--- Start ---
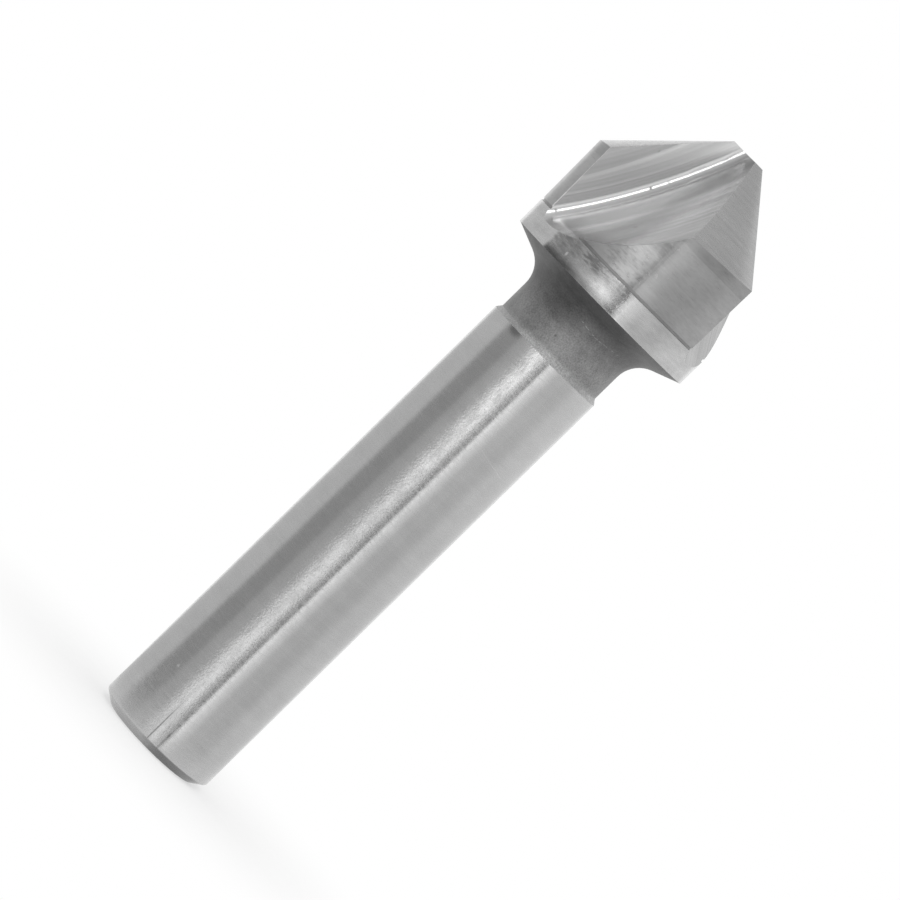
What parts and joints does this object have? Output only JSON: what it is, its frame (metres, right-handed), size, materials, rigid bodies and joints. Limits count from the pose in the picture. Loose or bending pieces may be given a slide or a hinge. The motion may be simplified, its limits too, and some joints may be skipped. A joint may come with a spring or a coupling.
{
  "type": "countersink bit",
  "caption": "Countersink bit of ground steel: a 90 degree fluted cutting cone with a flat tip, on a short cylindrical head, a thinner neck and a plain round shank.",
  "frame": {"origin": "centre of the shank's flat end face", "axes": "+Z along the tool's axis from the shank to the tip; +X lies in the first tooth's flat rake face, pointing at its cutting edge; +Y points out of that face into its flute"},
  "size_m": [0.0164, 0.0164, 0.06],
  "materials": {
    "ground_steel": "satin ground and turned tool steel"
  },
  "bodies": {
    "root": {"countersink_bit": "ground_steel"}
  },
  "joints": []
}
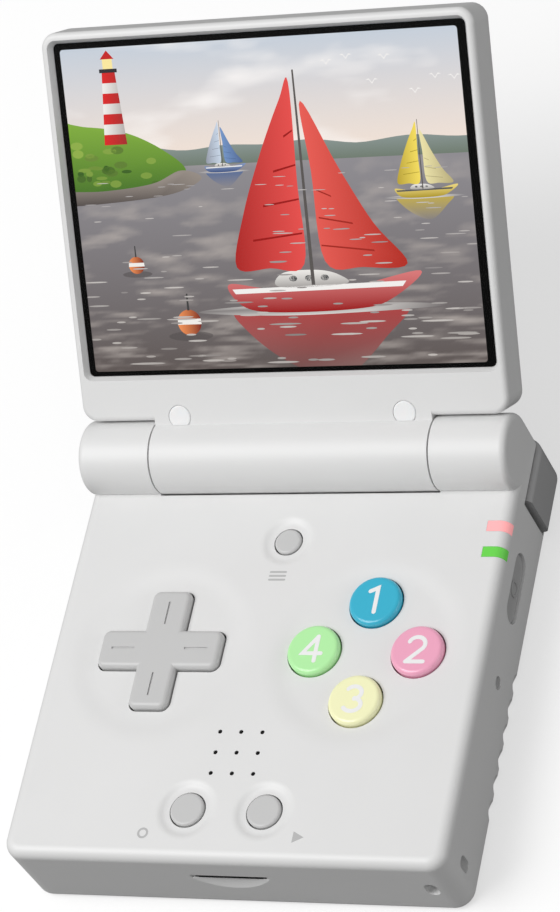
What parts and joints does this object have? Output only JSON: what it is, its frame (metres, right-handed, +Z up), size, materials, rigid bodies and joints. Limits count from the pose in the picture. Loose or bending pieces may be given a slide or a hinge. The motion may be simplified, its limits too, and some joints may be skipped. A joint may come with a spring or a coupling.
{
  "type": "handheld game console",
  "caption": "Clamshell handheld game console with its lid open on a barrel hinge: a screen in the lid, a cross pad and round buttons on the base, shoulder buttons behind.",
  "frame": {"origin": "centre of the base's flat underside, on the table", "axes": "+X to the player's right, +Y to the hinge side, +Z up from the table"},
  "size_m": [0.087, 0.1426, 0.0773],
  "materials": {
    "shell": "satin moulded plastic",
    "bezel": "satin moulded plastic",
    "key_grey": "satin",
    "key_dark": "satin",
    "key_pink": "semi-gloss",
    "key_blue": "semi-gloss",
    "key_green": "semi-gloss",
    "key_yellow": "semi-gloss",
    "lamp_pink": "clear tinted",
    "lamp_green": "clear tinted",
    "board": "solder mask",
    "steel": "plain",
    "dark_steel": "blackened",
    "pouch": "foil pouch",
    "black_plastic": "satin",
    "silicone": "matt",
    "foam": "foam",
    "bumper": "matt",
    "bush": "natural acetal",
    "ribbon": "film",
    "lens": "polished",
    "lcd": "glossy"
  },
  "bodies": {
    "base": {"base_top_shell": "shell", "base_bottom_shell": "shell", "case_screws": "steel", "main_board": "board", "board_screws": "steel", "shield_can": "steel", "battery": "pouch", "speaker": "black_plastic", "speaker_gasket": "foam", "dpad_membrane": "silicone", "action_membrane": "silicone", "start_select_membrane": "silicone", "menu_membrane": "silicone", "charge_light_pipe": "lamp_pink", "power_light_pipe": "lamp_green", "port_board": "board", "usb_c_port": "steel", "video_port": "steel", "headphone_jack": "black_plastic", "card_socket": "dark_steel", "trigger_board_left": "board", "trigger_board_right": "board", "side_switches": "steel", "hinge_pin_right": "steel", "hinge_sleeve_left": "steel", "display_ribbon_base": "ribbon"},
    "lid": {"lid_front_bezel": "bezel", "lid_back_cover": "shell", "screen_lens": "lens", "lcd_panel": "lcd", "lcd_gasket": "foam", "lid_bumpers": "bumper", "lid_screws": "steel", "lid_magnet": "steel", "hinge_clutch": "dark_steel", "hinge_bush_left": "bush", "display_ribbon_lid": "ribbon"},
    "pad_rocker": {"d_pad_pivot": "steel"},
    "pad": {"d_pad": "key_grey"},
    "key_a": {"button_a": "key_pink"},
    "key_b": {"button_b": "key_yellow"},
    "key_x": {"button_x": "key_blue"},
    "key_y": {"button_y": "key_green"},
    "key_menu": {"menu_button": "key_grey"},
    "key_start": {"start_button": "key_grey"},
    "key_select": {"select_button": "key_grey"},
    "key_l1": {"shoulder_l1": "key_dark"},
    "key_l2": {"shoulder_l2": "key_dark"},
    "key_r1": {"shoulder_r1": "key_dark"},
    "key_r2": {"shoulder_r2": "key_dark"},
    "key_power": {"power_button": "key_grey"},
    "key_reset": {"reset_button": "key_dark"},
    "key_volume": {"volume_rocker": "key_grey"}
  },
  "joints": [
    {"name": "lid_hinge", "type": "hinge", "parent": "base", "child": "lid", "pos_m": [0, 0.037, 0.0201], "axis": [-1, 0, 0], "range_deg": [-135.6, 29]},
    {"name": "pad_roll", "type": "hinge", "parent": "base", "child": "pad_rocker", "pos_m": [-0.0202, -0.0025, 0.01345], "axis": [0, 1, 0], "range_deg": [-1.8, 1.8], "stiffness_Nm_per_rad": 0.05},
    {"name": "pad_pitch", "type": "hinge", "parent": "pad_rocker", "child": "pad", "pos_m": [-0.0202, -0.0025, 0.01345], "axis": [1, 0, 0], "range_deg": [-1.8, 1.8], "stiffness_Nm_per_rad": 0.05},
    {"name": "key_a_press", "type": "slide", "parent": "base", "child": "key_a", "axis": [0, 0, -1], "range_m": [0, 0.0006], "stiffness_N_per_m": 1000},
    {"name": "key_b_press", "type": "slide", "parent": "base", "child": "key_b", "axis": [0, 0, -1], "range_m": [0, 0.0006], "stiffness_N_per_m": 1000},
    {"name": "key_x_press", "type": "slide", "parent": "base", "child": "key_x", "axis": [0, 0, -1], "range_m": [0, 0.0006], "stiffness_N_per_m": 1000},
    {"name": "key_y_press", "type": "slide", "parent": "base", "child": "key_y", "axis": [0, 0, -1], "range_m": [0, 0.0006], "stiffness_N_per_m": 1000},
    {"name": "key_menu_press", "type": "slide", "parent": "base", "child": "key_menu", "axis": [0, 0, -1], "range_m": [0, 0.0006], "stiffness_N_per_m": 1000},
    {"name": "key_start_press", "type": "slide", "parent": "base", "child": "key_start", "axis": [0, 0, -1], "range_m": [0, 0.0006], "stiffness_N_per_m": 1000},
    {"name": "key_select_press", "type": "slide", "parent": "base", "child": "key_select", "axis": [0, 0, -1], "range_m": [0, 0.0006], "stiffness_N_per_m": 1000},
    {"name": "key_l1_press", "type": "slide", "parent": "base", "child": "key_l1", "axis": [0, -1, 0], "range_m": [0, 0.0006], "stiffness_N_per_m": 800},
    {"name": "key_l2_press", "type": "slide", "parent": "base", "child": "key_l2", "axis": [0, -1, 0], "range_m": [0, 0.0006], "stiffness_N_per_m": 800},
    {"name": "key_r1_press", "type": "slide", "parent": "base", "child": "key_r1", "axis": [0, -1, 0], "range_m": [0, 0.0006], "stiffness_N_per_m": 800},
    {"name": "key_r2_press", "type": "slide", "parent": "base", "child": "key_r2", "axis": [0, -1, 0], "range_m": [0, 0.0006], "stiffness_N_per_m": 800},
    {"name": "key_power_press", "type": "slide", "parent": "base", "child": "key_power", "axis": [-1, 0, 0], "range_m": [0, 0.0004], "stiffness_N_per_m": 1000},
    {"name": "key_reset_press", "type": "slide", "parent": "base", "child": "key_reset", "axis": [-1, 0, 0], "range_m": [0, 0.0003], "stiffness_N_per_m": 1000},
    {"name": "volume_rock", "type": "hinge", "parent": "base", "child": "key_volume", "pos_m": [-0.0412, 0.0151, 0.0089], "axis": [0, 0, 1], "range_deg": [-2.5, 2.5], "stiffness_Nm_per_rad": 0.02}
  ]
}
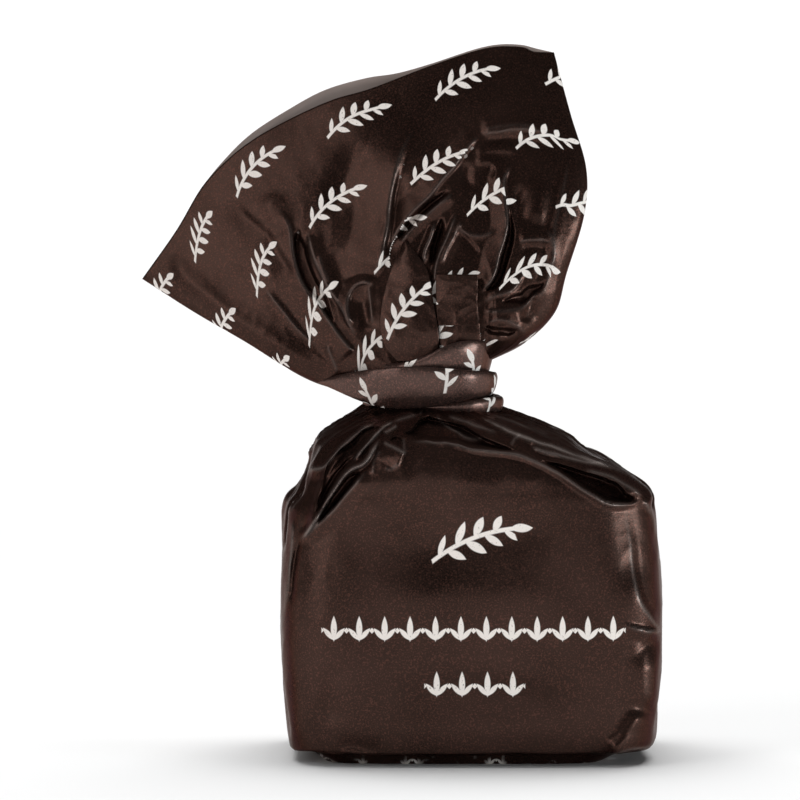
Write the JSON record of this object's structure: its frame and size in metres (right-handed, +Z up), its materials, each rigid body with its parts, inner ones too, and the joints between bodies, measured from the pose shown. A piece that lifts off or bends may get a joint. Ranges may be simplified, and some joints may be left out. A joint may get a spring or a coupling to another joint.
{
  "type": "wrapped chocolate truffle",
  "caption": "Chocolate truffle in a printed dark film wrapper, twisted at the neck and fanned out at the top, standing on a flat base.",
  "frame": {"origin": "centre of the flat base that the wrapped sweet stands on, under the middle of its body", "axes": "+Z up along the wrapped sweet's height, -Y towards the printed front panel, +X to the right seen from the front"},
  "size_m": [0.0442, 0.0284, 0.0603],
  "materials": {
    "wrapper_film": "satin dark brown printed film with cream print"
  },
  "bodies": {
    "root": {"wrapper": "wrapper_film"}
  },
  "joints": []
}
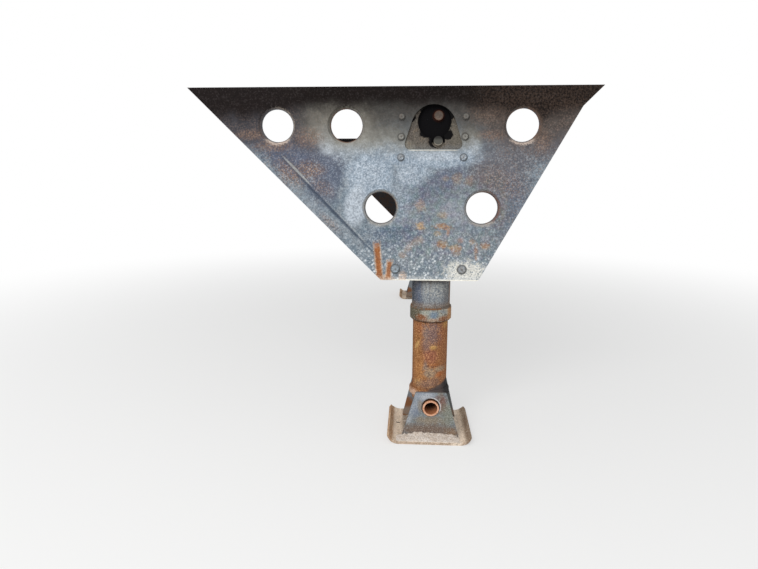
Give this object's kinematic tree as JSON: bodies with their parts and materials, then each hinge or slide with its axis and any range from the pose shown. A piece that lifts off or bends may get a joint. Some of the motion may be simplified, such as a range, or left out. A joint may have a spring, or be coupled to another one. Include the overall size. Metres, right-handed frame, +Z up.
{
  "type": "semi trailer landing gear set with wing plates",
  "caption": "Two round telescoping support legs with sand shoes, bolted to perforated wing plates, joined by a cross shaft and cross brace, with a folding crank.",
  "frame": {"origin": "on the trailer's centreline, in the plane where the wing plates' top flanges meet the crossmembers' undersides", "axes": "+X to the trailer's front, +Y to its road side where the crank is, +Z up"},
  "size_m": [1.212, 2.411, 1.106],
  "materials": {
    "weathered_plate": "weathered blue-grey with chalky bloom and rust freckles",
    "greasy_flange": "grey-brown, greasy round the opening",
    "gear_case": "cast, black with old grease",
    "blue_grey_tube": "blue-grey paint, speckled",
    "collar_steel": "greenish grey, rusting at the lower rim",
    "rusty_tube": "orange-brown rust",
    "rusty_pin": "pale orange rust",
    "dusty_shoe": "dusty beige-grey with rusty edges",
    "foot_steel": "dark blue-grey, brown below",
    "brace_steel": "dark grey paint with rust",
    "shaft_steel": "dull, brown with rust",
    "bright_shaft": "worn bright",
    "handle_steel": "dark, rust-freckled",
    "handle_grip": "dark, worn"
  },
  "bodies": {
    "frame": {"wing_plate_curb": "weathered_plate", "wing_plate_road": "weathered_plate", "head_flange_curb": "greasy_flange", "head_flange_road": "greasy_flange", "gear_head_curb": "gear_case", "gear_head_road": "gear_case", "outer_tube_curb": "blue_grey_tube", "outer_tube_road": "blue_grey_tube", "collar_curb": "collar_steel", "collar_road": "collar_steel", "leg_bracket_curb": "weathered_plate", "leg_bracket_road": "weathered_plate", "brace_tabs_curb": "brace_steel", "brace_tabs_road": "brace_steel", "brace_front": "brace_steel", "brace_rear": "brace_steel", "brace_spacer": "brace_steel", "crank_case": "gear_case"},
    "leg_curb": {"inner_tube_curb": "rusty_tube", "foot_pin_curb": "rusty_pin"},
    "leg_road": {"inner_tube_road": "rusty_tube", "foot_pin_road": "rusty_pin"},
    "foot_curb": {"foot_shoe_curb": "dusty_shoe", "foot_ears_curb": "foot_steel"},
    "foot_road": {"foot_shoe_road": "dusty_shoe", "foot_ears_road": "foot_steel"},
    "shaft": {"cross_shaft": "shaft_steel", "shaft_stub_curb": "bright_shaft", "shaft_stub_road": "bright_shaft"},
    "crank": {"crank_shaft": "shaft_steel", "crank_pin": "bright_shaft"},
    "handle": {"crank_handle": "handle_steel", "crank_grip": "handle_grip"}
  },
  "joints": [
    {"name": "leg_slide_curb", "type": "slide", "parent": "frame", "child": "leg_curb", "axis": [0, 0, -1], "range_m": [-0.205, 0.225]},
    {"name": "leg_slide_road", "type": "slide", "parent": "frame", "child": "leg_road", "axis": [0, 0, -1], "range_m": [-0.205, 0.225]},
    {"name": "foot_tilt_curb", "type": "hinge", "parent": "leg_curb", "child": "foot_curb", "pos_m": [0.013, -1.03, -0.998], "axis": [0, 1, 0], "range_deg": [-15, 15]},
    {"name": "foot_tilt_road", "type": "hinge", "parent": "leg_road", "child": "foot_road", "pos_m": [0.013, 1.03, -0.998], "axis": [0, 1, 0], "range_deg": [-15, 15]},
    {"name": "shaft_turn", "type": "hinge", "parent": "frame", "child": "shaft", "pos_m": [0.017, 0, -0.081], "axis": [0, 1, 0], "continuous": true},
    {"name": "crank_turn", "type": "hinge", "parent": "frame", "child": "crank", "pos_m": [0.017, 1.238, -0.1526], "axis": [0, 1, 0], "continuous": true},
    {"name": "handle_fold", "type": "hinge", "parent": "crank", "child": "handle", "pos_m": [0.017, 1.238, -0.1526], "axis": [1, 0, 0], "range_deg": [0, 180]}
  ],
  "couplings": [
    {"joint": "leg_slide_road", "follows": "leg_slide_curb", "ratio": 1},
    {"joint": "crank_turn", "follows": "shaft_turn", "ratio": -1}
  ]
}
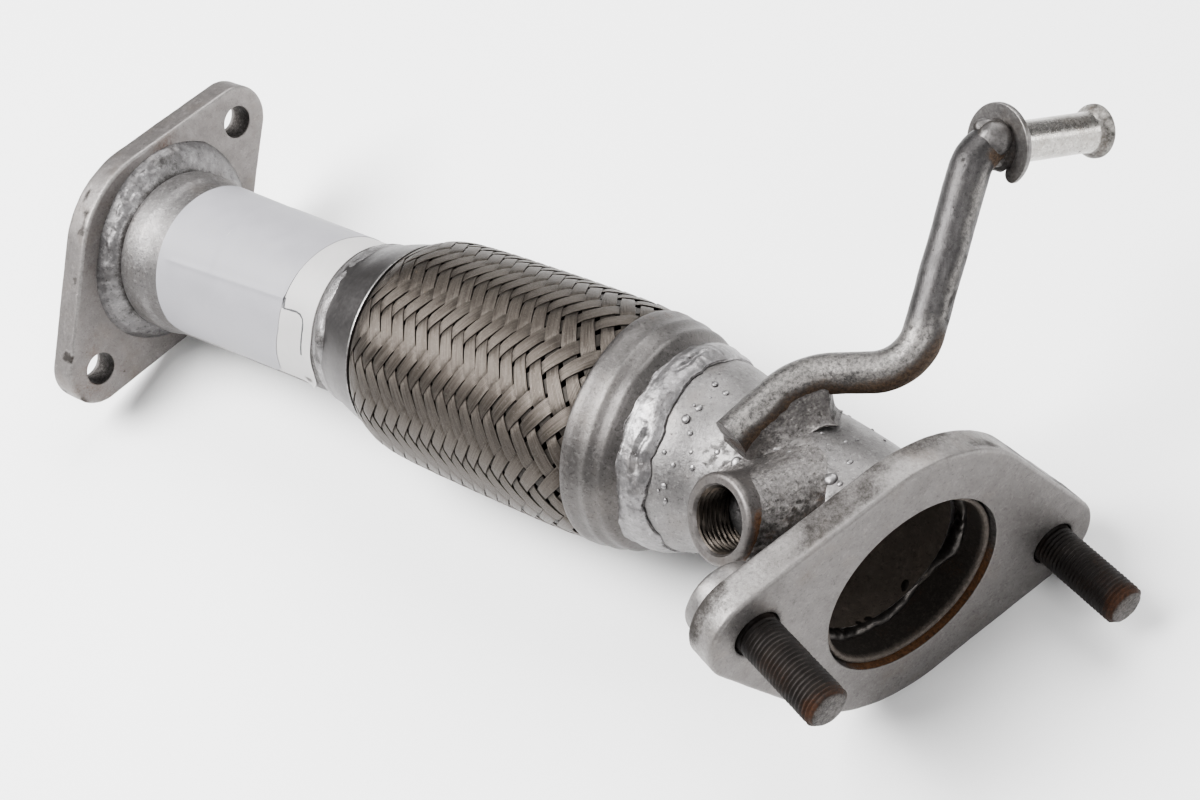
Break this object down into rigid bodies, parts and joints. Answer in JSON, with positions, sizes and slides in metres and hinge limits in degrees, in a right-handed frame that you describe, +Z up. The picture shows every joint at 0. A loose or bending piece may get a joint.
--- End ---
**EXERCISE REQUIREMENTS**
Copy each line above that contains the string "bends".

**IN RESPONSE**
Write the JSON record of this object's structure: its frame and size in metres (right-handed, +Z up), its materials, each rigid body with its parts, inner ones too, and the joints between bodies, measured from the pose shown. A piece that lifts off or bends may get a joint. Ranges may be simplified, and some joints may be left out. A joint may get a spring or a coupling to another joint.
Give this object's kinematic tree as JSON: bodies with their parts and materials, then each hinge or slide with its axis and any range from the pose shown. A piece that lifts off or bends may get a joint. Some of the motion may be simplified, such as a range, or left out. A joint may have a spring, or be coupled to another one. Include the overall size. Metres, right-handed frame, +Z up.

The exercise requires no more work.